The only thing she found back there was a laptop in a Black & Decker bag that had been left here over a year ago. The battery was dead and we didn't have a charger for it, so we couldn't turn it on to try to identify it. I didn't want to just throw away a laptop, so it just sat in a corner of the office - literally for over a year.
The staff person knew that couldn't be it, but picked it up and showed it to the patron anyway saying something like, "this is the only lost computer we have."
Apparently, the patron looked at it intently, paused, looked at it again, and then said,
Well, wait. That is my laptop. It's not the one I lost last night, but it's mine - I lost it like a year ago just before I stopped working for Black & Decker.
How bizarre is that? Since he had the timeframe right, she gave it to him - but it still didn't help find his most recently-lost laptop.
By then it was 11:00 AM, and the second reference person was just getting to the desk to start her shift - and, it just so happened that she was the person who had closed the night before. She remembered the patron, because just before closing time the previous night, she had seen a laptop sitting unattended on a table, and asked him it if was his (since he was one of only two patrons still there at the time). He had said it was - but even with this reminder, apparently he forgot to take it with him.
Since the laptop was nowhere else to be found, she walked over to the table where she had seen it last night - and there it was.
The patron was happy to have both laptops back, and left - and the Reference staff were kind of baffled that he had them running all over the building looking for it, without even checking to see if it was where he had left it the night before.
Lost and Found Policy
I was happy too, because it made me feel vindicated for not chucking out that laptop long ago. I didn't want to get rid it of without knowing if there was private or personal information on it, but I also didn't feel right drilling or otherwise destroying it.
But this makes me curious what other libraries do with found laptops. For flash drives, I look at the files and 90% of the time find a resume that allows me to contact the owner and return it. Otherwise, our policy basically is keep everything until we run out of room, and then get rid of the really old stuff to make more room (and delete all files on any disk before we recycle it).
September 25th, 2010 Brian Herzog
This is more of a reference anecdote than a reference question, but it was still unusual and entertaining. The phone rings...
Me: Reference desk, can I help you?
Caller: Hi, I work at [Local] Bank, and I found a cell phone in my office earlier today. It just rang, and when I answered it, the person who called said the phone's owner is probably at the library right now. Can you find [patron name] and let him know I have his phone?
I had to ask her to repeat all that before I understood it. And she didn't know who the phone's owner was, so didn't have a physical description of him. It seemed like a long shot, but I was game - I made an announcement over the library's overhead paging system asking for that patron by name to come to the Reference Desk (but not before double-checking to make sure this wasn't some kind of Bart Simpson prank).
In about three minutes a somewhat bewildered man presented himself and asked why he was paged.

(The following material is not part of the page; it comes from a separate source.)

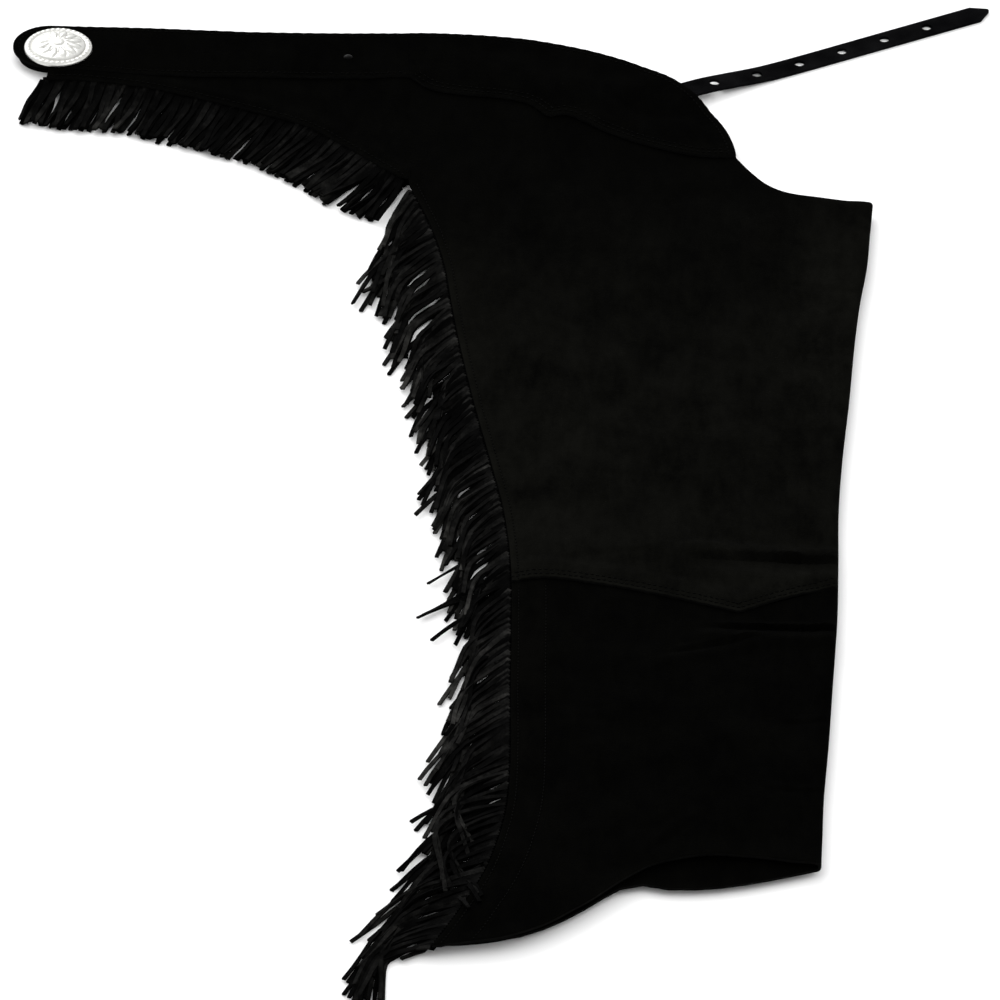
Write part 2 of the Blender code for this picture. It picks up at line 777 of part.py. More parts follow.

I told him the bank called and said they had his cell phone, gave him the bank's number and offered him our desk phone to call them. Before he did, he stood there for a good five minutes trying to puzzle out how in the heck losing his phone at the bank could evolve into being paged at the library.
After he got off the phone with the woman at the bank, he explained the interworkings of his day:
- He left work for lunch, and stopped at the bank. It was unusually warm today, so he took his jacket off while in the bank, and the cell phone must have slipped out of his pocket
- He left the bank and went to get a sandwich for lunch - at the sandwich shop he looked at his watch to see what time it was, and realized his watch had stopped
- There was a jewelry store across the street, so he went there to see if they could replace the battery. The jeweler said it would be about a half hour, so he gave her his business card (with his cell phone number on it) so she could call him when it was ready. Before he left, he casually mentioned he was on his lunch break and was going to run over to the library after he finished his sandwich
- He comes to the library to browse for DVDs for the weekend
- The jeweler replaces his battery, and dials his cell phone number
- When the cell phone rings under a chair at the bank, one of the employees picks it up. Seeing no obvious owner in the area, and thinking it might be the owner calling to find out where it was, she answers. I can only imagine the conversation the banker had with the jeweler, but the jeweler tells the banker the man said he was going to the library
- The banker decides to call the library to try to track down the man, gets me, and you know the rest
He was funny - the more of the story he related, the more excited he got about how crazy and convoluted it was. I think he used the phrase "weirded out" twice. He was the epitome of bewildered delight, and eventually thanked me for my [small] role in returning his phone and walked off to collect it and his watch.
So, yay for small town helpfulness - and even though we were just a minor cog in this complex anecdote, this is one more patron with a positive library experience.